SET TASK: Copy, character for character, the lines running from the one with "142 of scene.py. More parts follow." to the one with "# Rays from", ends included. Leave out every other line.

++++ EXCERPTED DATA

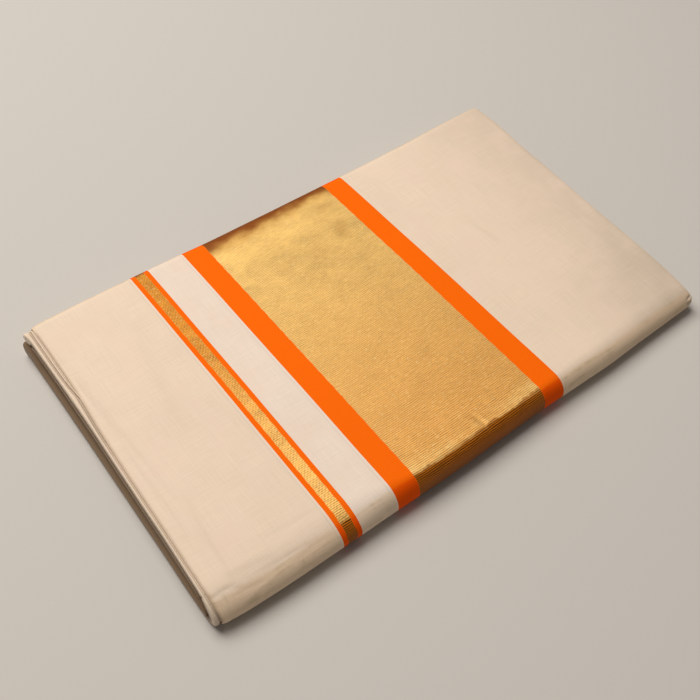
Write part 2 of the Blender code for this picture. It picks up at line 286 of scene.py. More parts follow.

++++++++
++++ EXCERPTED DATA

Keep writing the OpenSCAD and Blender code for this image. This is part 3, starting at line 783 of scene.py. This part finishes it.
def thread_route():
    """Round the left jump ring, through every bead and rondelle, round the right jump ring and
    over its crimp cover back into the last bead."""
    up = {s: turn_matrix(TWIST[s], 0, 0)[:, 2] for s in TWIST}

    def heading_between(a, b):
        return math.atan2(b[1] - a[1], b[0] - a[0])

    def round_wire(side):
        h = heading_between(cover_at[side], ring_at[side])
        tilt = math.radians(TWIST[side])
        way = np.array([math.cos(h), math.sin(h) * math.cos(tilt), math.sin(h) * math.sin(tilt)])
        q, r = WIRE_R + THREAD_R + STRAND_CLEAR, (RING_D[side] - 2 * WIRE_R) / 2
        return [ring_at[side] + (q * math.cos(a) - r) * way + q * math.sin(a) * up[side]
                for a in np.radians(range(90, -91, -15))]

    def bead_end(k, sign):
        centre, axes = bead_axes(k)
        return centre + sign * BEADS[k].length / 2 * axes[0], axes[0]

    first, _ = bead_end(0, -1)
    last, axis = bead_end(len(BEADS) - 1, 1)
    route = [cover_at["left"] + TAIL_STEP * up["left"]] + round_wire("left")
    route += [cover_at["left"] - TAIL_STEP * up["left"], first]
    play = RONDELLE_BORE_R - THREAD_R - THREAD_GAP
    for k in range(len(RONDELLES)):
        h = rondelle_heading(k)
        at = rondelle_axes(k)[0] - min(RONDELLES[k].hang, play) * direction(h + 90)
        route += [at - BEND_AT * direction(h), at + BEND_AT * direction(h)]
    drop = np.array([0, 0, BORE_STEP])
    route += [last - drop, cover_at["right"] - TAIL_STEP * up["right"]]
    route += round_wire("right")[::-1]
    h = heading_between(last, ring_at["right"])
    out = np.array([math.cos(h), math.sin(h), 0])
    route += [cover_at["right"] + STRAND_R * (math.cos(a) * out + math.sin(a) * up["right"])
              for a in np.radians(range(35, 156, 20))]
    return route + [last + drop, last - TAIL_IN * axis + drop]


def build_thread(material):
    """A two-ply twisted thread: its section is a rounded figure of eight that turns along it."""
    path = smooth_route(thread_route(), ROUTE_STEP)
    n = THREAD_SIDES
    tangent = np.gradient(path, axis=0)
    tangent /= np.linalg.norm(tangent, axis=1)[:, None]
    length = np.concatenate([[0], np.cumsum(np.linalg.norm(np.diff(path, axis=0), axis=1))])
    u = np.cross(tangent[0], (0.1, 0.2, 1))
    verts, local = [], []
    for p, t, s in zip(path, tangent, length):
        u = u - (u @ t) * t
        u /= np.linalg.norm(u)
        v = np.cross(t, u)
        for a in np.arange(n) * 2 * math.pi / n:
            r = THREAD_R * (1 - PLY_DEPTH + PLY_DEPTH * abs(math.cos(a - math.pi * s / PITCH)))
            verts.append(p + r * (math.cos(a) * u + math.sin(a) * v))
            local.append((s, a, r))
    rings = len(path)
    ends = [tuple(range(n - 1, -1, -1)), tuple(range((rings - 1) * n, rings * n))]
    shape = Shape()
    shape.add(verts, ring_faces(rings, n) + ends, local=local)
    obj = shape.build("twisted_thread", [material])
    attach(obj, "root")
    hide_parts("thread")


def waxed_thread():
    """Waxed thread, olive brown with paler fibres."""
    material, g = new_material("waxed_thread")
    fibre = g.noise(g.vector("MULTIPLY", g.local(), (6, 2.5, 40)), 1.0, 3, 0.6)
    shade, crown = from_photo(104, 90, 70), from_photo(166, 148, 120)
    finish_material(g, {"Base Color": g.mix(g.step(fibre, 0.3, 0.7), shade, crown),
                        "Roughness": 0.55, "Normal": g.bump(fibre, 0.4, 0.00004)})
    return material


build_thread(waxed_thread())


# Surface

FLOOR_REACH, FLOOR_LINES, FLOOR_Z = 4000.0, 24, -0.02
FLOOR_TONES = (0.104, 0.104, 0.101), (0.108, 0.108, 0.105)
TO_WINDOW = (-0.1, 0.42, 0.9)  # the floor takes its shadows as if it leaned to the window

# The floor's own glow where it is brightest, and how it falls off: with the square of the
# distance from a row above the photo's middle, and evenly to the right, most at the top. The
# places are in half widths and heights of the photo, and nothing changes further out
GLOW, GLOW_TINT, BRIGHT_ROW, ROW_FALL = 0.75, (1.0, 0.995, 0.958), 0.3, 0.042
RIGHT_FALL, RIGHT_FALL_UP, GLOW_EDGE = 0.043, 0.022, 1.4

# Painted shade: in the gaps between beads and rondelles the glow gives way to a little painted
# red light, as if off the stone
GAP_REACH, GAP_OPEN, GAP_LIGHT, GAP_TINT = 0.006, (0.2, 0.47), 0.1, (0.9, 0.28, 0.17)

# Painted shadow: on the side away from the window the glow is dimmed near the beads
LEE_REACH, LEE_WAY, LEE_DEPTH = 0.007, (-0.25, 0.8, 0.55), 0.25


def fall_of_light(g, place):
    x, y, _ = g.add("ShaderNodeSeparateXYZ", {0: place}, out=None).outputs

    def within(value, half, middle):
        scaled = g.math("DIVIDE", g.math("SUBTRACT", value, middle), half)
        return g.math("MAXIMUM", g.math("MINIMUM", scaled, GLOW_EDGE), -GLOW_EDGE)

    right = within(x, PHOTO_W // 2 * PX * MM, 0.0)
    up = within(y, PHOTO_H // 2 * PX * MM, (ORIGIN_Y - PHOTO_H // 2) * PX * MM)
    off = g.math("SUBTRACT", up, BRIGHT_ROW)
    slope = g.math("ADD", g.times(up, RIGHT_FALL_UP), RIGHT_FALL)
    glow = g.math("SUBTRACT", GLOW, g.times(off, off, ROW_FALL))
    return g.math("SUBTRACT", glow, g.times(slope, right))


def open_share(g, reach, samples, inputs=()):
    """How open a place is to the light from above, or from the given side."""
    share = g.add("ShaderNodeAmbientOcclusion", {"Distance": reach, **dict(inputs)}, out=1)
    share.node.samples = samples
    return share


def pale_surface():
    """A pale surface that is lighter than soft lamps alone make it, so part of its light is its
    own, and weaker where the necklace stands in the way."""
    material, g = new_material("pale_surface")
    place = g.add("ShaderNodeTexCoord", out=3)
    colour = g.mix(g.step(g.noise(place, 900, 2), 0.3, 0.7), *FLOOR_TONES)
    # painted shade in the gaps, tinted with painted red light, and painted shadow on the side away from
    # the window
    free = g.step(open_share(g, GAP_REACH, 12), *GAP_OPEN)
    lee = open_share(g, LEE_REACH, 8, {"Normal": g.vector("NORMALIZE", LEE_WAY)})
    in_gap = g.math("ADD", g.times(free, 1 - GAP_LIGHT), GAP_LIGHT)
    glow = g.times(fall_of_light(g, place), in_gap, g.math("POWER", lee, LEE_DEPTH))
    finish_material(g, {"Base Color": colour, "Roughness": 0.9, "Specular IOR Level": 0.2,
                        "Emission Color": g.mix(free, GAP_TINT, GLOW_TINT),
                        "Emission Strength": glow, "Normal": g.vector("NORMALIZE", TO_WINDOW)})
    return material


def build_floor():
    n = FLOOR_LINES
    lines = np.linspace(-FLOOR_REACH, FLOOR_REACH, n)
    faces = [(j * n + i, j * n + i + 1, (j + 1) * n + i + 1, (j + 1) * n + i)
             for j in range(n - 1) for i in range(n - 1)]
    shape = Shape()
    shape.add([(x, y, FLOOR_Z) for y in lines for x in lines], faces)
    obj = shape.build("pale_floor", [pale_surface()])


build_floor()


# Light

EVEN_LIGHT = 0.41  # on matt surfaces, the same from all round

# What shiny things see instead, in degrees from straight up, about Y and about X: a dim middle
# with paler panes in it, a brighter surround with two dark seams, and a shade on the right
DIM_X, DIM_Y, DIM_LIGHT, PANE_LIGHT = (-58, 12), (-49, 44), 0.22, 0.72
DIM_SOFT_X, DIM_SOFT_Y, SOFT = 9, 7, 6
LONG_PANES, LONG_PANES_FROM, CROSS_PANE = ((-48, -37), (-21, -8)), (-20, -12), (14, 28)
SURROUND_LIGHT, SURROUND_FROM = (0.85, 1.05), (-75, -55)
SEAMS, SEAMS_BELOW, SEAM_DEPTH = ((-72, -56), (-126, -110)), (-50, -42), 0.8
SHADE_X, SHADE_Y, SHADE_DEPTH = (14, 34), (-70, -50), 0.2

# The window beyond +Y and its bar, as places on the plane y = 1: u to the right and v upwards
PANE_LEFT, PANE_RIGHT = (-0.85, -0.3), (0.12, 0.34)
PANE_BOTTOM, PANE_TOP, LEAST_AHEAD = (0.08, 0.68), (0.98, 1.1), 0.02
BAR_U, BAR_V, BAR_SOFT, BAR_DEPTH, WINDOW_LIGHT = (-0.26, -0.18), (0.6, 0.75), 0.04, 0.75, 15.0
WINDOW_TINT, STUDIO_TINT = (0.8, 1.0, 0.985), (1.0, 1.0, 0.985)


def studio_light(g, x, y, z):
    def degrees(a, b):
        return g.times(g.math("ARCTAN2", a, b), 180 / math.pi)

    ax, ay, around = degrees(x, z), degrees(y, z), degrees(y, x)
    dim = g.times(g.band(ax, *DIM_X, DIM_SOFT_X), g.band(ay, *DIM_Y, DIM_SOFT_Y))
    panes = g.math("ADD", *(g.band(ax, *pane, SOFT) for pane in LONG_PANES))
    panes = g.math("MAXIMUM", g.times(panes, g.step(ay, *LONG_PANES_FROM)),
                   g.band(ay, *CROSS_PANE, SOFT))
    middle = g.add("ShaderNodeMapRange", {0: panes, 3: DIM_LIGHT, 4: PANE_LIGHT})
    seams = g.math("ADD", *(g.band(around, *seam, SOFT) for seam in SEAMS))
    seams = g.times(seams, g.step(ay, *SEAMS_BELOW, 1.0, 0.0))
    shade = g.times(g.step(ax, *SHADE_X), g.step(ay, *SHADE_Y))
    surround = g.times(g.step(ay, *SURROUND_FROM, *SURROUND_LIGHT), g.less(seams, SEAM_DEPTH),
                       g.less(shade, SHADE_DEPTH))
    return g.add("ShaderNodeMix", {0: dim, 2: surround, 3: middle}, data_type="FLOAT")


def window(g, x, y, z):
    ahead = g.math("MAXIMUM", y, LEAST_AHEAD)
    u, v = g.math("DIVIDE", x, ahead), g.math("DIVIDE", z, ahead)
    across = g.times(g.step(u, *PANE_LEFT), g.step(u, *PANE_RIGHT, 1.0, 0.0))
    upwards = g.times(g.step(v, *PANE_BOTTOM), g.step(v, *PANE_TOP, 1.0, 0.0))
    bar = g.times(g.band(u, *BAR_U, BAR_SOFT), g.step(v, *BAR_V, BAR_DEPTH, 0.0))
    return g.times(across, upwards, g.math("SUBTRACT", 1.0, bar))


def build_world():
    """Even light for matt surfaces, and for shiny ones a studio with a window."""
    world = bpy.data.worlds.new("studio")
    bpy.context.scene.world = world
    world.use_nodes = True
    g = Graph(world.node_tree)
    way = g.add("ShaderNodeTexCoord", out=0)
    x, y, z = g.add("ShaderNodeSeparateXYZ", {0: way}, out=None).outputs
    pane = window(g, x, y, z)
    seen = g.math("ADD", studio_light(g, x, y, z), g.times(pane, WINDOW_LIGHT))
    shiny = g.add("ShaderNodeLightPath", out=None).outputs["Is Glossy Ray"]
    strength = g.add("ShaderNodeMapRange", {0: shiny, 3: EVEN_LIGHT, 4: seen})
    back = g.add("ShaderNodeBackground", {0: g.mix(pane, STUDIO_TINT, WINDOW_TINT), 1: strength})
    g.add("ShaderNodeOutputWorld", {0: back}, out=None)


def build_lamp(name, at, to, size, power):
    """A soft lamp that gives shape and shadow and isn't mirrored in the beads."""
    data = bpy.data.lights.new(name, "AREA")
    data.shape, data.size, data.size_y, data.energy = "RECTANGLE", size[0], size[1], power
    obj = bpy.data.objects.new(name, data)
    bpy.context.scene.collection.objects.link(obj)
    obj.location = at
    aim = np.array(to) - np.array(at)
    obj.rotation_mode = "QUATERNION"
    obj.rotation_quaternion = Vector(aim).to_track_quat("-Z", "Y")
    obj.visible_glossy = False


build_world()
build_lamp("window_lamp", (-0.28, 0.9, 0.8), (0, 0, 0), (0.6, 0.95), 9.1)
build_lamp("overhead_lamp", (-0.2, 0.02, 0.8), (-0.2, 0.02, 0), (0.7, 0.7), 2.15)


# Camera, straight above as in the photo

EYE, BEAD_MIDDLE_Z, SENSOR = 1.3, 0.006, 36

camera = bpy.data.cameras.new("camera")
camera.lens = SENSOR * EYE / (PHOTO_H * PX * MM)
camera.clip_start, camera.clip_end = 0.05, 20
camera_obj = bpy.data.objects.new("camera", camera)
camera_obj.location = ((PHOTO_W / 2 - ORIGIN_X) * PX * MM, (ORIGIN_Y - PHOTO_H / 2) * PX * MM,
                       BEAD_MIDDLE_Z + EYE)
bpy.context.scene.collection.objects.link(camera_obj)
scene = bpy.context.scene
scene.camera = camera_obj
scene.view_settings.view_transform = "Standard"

++++++++
++++ EXCERPTED DATA

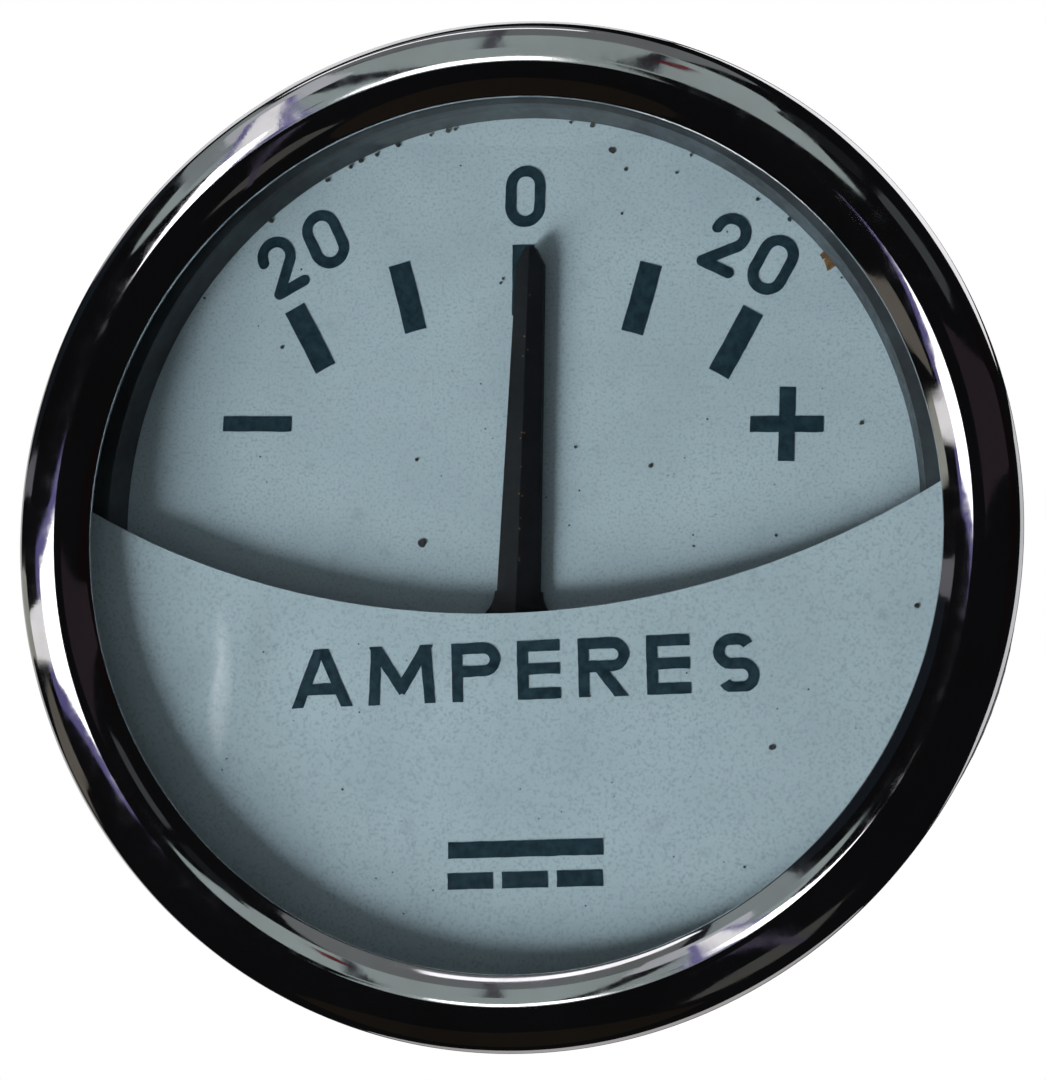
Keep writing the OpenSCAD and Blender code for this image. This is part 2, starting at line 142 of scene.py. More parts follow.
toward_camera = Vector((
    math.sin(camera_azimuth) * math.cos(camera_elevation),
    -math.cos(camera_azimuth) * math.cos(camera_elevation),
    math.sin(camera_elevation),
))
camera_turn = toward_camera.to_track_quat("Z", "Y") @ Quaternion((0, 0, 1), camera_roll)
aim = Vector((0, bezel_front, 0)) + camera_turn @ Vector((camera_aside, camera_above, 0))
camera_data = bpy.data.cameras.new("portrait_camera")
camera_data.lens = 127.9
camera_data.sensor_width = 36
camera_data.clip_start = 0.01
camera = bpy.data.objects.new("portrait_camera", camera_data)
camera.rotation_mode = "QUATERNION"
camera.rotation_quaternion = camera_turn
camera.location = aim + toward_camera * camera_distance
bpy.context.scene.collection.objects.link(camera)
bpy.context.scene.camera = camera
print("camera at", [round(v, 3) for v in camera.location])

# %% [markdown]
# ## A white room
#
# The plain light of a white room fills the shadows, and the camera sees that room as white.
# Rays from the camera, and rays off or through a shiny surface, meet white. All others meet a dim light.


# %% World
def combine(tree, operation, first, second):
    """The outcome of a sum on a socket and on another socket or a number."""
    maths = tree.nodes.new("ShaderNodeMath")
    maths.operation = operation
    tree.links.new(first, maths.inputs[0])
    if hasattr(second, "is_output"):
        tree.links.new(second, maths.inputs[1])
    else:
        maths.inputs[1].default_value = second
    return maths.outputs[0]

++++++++

FINAL RESULT:
Keep writing the OpenSCAD and Blender code for this image. This is part 2, starting at line 142 of scene.py. More parts follow.
toward_camera = Vector((
    math.sin(camera_azimuth) * math.cos(camera_elevation),
    -math.cos(camera_azimuth) * math.cos(camera_elevation),
    math.sin(camera_elevation),
))
camera_turn = toward_camera.to_track_quat("Z", "Y") @ Quaternion((0, 0, 1), camera_roll)
aim = Vector((0, bezel_front, 0)) + camera_turn @ Vector((camera_aside, camera_above, 0))
camera_data = bpy.data.cameras.new("portrait_camera")
camera_data.lens = 127.9
camera_data.sensor_width = 36
camera_data.clip_start = 0.01
camera = bpy.data.objects.new("portrait_camera", camera_data)
camera.rotation_mode = "QUATERNION"
camera.rotation_quaternion = camera_turn
camera.location = aim + toward_camera * camera_distance
bpy.context.scene.collection.objects.link(camera)
bpy.context.scene.camera = camera
print("camera at", [round(v, 3) for v in camera.location])

# %% [markdown]
# ## A white room
#
# The plain light of a white room fills the shadows, and the camera sees that room as white.
# Rays from the camera, and rays off or through a shiny surface, meet white. All others meet a dim light.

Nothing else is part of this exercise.